====== Given data
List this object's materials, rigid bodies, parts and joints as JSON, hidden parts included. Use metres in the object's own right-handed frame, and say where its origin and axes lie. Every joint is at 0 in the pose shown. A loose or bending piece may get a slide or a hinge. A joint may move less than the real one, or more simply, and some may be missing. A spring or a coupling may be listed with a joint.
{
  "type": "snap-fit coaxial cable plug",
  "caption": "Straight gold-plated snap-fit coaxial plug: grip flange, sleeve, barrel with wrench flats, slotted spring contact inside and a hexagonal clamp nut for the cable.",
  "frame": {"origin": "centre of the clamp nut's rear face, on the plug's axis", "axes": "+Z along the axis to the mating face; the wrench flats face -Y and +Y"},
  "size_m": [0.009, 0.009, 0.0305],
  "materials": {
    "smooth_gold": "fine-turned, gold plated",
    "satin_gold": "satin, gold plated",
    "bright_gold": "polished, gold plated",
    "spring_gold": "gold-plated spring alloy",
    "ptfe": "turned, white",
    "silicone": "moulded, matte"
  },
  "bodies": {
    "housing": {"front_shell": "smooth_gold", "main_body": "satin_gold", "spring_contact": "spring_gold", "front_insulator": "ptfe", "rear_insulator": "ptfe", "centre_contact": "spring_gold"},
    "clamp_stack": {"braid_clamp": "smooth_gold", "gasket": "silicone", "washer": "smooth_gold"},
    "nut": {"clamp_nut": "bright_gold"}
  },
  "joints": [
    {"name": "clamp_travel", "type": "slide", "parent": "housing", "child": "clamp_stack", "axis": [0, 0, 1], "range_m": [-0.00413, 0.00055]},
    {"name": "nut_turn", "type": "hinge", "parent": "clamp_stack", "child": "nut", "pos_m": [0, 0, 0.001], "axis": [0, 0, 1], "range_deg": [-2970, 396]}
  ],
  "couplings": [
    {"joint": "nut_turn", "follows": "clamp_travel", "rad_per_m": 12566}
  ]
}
============
Directions for this task — Determine how many of the lines above hold the word "origin", and output that number by itself.

Reply — 2